Forming an LP requires registration with the state and creating a partnership agreement to document the ownership interests, rights and responsibilities of the general and limited partners.
C corporation
The C corp structure offers liability protection for business shareholders, directors and officers. Forming a C corp is more involved, and ongoing compliance is more complicated than with the LLC structure. Tax implications of holding real estate in a corporation can become complex and possibly costly with double taxation. If you do a Google search, you’ll find a number of articles that dissuade people from holding real estate investments in a C corporation, primarily due to the tax ramifications.
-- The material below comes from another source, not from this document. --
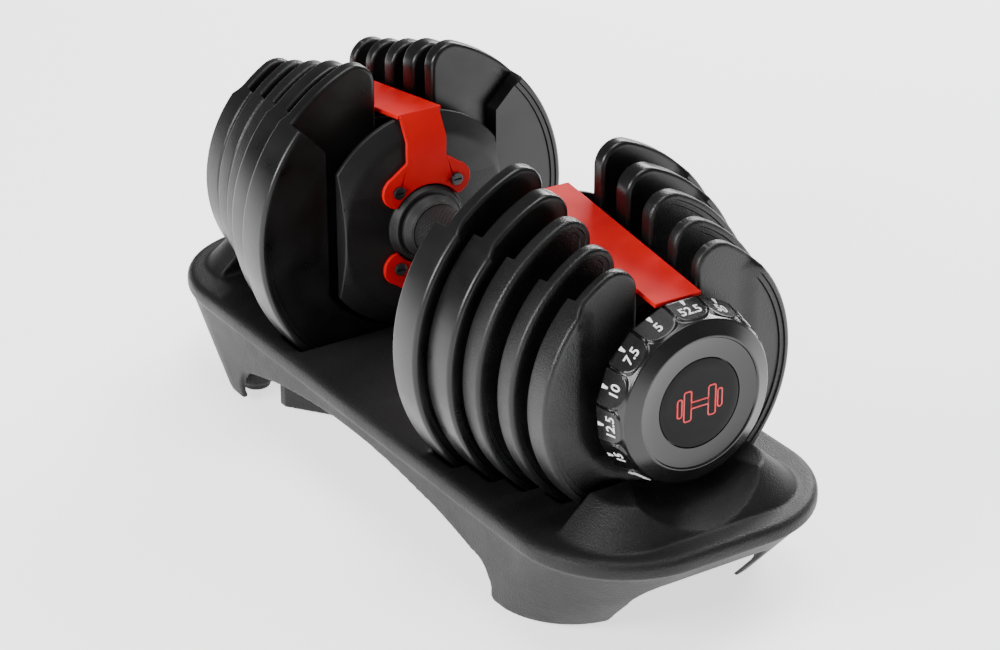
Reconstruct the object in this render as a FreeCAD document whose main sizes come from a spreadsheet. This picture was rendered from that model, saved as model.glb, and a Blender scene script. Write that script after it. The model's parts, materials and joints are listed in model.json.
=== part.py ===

Real estate investments in multiple states
When investing in properties in multiple states, clients can consider qualifying a domestic entity in their home state as a foreign entity in the other state to keep properties under the same company. Or they may decide to file to form a wholly separate domestic entity in the state where the investment property is located. As I mentioned earlier in the case of a series LLC, some states may require the formation of a separate domestic entity because they don’t recognize certain entity types in other states.
No one size fits all answer
Every client’s situation is different, so it’s important to realize there’s no simple answer to the question, “Which business structure is the best for real estate investors?” Your clients will need to carefully consider all of the pros and cons as they consider the advice they receive from you and their other trusted business advisors.